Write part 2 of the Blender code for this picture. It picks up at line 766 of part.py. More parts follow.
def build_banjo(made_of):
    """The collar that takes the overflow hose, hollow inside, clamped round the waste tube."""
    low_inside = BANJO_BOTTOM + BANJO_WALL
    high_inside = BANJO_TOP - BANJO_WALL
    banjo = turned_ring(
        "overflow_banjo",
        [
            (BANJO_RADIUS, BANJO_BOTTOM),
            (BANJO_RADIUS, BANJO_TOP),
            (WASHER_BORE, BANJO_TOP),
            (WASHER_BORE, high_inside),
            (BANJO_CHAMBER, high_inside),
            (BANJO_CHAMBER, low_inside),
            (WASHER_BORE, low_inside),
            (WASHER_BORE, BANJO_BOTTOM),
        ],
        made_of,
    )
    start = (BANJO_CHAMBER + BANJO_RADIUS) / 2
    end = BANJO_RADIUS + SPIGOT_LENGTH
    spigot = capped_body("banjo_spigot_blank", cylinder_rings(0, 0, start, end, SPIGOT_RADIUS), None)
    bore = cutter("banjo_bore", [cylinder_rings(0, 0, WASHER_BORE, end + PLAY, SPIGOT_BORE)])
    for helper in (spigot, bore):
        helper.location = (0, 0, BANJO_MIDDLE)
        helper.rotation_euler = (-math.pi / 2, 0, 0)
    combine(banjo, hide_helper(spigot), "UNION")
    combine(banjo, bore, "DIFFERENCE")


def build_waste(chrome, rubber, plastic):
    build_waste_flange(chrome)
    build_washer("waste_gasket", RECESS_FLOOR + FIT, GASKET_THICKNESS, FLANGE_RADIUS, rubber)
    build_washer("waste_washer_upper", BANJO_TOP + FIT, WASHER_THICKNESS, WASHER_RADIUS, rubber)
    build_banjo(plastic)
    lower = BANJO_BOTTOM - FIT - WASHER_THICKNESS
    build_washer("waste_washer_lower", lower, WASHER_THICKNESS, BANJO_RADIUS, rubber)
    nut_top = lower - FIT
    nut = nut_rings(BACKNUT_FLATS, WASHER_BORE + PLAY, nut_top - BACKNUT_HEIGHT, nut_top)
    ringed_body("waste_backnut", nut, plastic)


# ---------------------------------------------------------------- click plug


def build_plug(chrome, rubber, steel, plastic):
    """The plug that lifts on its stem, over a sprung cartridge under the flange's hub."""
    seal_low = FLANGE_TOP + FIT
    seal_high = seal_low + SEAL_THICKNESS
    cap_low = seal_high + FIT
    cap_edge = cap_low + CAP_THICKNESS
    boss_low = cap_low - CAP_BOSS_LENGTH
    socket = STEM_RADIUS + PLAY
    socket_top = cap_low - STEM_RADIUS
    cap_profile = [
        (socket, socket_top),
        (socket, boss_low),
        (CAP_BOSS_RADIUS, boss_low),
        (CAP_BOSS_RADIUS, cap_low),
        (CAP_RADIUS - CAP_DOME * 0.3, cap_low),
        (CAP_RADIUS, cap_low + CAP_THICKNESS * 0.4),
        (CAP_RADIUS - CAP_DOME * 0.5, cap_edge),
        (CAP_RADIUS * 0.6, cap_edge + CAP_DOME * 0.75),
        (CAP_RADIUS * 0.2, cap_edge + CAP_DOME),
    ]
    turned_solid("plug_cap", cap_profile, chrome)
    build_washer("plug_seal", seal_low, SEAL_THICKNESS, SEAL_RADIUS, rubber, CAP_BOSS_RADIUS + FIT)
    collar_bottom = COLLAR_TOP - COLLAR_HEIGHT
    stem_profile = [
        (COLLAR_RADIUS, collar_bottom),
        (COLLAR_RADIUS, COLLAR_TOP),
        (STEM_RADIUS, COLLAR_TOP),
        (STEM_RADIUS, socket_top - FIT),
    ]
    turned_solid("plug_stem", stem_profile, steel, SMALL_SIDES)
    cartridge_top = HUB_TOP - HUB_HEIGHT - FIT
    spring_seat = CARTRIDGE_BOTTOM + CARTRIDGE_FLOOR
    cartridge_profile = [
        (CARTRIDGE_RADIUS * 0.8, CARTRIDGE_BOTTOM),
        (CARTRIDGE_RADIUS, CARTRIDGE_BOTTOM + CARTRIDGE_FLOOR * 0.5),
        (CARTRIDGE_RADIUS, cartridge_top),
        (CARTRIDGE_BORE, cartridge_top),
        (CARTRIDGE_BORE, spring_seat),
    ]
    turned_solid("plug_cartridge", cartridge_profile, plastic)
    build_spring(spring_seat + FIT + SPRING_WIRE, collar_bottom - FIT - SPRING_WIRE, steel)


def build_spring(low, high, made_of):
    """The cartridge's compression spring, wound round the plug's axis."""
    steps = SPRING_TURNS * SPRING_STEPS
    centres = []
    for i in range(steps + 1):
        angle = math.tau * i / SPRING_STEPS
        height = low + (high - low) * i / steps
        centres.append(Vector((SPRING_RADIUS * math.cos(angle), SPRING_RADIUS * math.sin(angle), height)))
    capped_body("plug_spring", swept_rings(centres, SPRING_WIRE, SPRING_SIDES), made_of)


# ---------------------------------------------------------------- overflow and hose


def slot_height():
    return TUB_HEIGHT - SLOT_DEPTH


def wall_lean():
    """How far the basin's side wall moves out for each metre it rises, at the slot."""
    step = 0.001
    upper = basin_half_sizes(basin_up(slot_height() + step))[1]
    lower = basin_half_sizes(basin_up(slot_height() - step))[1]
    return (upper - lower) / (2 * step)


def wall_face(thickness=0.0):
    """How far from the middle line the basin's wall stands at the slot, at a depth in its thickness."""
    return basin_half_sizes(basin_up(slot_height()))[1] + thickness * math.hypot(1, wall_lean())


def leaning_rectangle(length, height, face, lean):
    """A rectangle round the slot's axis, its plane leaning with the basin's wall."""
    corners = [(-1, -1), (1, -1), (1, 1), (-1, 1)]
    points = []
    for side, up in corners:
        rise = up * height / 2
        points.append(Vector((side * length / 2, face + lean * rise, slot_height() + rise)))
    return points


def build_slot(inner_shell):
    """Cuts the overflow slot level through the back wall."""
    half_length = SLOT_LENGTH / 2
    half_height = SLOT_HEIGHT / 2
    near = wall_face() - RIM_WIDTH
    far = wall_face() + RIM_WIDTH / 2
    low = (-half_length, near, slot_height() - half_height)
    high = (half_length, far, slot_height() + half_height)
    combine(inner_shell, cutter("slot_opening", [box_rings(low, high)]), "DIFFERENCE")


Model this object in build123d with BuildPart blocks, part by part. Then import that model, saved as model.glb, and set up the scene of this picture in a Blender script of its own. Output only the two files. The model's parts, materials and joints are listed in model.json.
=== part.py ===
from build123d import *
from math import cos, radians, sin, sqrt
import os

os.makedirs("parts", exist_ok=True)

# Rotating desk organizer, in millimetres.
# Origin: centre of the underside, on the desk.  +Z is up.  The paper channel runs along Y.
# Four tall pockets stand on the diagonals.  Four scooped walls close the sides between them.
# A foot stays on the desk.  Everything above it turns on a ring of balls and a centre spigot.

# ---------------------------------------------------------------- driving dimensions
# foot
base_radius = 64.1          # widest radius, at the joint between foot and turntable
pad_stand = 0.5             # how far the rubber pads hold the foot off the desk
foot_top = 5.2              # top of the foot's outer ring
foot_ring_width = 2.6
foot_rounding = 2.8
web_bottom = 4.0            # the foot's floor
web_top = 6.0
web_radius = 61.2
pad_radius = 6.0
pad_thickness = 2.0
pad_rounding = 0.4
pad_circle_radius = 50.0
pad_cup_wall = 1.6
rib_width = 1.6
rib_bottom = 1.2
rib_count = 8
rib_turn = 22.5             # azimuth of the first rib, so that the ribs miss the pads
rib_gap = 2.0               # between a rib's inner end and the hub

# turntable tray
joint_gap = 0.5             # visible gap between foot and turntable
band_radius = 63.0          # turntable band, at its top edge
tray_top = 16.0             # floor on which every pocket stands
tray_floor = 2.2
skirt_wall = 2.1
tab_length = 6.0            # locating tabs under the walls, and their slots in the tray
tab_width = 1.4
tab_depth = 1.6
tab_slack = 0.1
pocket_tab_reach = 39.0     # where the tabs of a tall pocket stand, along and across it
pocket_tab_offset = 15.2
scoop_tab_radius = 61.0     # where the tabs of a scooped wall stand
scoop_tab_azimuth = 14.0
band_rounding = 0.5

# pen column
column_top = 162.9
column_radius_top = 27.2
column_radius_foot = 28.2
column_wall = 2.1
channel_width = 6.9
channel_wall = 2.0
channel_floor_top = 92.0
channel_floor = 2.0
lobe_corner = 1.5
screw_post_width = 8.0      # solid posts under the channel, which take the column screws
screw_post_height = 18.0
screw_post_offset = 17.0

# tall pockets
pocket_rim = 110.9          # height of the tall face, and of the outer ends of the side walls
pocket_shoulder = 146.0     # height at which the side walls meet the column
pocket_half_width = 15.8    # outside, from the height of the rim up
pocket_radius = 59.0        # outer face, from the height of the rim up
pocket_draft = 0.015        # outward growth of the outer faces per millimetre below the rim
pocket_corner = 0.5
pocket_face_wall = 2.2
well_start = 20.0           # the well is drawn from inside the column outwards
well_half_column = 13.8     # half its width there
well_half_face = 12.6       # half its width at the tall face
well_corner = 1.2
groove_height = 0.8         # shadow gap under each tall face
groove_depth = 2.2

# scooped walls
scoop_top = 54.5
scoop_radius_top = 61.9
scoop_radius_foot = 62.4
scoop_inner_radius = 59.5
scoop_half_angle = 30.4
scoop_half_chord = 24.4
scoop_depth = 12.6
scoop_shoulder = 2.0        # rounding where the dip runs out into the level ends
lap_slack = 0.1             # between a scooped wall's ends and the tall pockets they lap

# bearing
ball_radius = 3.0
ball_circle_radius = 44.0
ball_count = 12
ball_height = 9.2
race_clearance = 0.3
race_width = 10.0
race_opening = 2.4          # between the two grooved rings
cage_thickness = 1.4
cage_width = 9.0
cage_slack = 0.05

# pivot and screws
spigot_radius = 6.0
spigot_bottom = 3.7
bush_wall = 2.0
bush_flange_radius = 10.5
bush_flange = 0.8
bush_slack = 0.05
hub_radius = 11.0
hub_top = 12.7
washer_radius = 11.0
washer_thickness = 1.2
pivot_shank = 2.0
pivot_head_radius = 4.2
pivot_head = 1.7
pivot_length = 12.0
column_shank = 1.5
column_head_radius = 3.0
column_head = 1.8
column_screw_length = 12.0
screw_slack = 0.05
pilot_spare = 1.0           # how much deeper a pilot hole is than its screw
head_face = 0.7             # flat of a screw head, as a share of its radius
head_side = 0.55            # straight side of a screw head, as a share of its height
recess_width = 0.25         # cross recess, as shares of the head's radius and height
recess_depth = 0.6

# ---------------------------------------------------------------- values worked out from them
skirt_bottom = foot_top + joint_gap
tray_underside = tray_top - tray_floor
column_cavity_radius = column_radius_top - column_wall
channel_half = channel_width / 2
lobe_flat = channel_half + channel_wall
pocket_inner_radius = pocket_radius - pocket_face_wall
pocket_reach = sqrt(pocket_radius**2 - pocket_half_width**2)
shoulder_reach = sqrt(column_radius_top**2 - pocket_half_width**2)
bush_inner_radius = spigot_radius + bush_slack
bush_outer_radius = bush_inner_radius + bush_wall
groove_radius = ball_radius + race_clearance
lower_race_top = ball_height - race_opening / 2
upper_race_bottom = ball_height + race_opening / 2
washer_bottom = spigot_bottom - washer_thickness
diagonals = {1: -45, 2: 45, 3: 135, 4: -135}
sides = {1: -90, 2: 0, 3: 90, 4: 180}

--

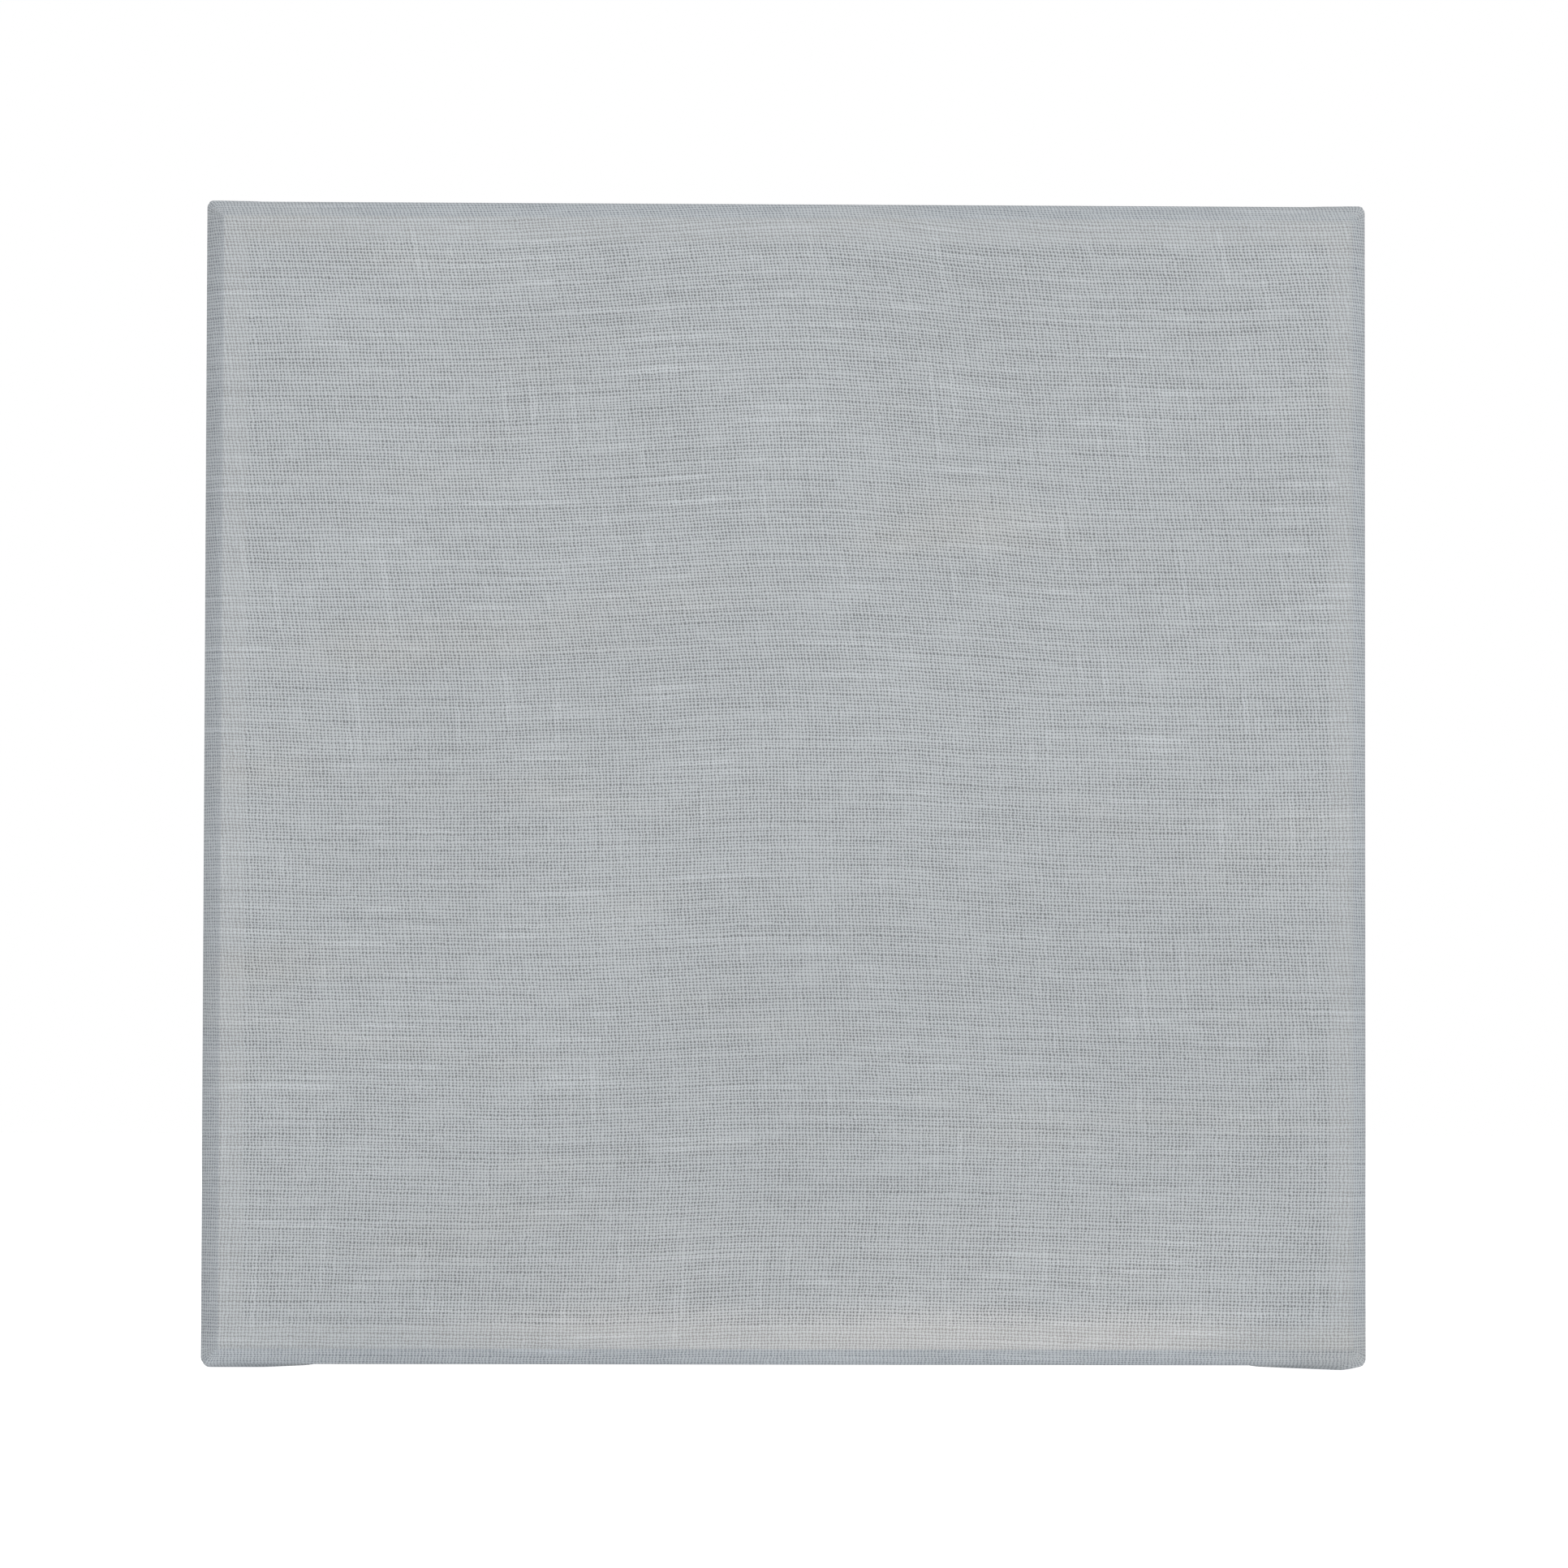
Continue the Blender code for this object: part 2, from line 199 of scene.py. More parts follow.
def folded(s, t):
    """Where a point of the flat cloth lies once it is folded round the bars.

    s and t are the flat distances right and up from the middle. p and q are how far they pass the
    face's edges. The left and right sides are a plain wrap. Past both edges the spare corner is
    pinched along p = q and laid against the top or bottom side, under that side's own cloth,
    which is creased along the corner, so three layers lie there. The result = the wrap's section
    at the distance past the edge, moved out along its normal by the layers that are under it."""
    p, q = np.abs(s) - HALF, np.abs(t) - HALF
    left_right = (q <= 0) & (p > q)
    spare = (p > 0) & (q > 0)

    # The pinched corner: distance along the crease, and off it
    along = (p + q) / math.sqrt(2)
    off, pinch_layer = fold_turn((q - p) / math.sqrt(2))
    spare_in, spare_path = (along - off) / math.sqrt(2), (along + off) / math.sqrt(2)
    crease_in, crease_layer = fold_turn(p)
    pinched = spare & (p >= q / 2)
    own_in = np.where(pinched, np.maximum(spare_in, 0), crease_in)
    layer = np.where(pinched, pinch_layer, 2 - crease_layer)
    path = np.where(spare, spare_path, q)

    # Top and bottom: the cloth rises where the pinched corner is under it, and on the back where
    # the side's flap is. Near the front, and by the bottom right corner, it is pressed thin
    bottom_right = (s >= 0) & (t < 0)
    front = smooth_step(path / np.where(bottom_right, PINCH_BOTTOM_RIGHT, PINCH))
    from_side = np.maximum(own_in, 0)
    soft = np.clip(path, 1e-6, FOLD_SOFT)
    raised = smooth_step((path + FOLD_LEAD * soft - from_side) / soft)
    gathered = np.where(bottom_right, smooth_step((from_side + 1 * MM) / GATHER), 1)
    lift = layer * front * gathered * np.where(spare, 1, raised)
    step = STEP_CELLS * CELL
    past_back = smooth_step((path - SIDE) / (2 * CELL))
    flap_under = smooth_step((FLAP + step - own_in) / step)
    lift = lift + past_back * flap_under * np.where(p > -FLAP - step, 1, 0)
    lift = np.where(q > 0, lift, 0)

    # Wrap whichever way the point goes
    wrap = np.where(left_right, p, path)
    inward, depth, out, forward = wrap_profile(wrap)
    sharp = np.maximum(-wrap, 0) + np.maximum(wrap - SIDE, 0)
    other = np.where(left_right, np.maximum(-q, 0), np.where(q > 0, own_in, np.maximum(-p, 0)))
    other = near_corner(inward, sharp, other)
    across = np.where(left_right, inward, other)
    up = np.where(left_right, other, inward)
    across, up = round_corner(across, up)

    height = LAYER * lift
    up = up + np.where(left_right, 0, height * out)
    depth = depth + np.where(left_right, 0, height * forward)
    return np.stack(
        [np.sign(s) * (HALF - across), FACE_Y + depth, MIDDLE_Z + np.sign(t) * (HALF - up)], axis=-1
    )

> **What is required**
Look above for the line that contains "Continue the Blender". Starting there, transcribe every line exactly until you have copied the line that contains "round the bars.".

> **Written response**
Continue the Blender code for this object: part 2, from line 199 of scene.py. More parts follow.
def folded(s, t):
    """Where a point of the flat cloth lies once it is folded round the bars.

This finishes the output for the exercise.